L’une des forces de Tesla est aussi sa position en Chine. Quel est son avenir sur le marché chinois, alors que le pays est confronté à une crise économique et que les constructeurs nationaux montent en puissance ?

Il n’est pas impossible que Tesla connaisse le même sort que les constructeurs allemands en Chine. Le groupe a su tenir la dragée haute aux constructeurs chinois sur des véhicules haut de gamme, mais sa domination s’étiole déjà sur des voitures plus accessibles comme les Model Y et 3. Il va devoir se battre pour rester en tête des ventes.

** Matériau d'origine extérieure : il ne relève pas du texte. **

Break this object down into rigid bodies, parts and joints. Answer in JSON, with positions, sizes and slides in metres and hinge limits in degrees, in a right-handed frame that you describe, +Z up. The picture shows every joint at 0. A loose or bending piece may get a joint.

Les positions très controversées d’Elon Musk peuvent-elles peser sur l’image de marque et dissuader des acheteurs de passer commande auprès de Tesla ? Le gros des acheteurs de voitures électriques étant par exemple composé de démocrates aux Etats-Unis…

L’industrie automobile est on ne peut plus politique. Considérer que la voiture électrique est une opportunité pour faire de la destruction créatrice avec beaucoup de destruction et peu de création, comme le fait Elon Musk, comporte beaucoup de risques. De fait, l’électrique a été joué comme un outil de renaissance industrielle par Joe Biden et ce n’est pas à Tesla qu’il a voulu donner de l’activité, bien mais bien à l’industrie automobile américaine historique et à celle qui composait avec les syndicats.

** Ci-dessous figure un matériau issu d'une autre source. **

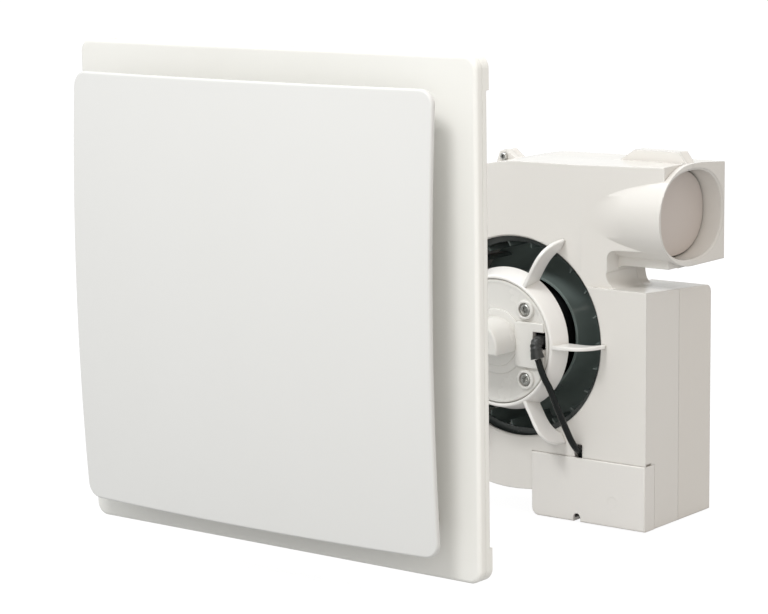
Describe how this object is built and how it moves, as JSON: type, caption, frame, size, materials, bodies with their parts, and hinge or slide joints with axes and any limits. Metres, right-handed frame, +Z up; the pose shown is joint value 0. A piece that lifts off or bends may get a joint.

Depuis plusieurs mois, Tesla fait l’objet d’une vaste fronde en Europe, notamment en Allemagne, où le projet d’extension de son usine de Berlin est vivement critiqué. Cette contestation est-elle de nature à freiner son développement ?

Elon Musk peut continuer à s’asseoir sur les conventions collectives et le droit du travail, mais il prend le risque de courir à la catastrophe. Il n’y a pas de raison que l’Europe n’ait pas la même politique que Joe Biden vis-à-vis de Tesla.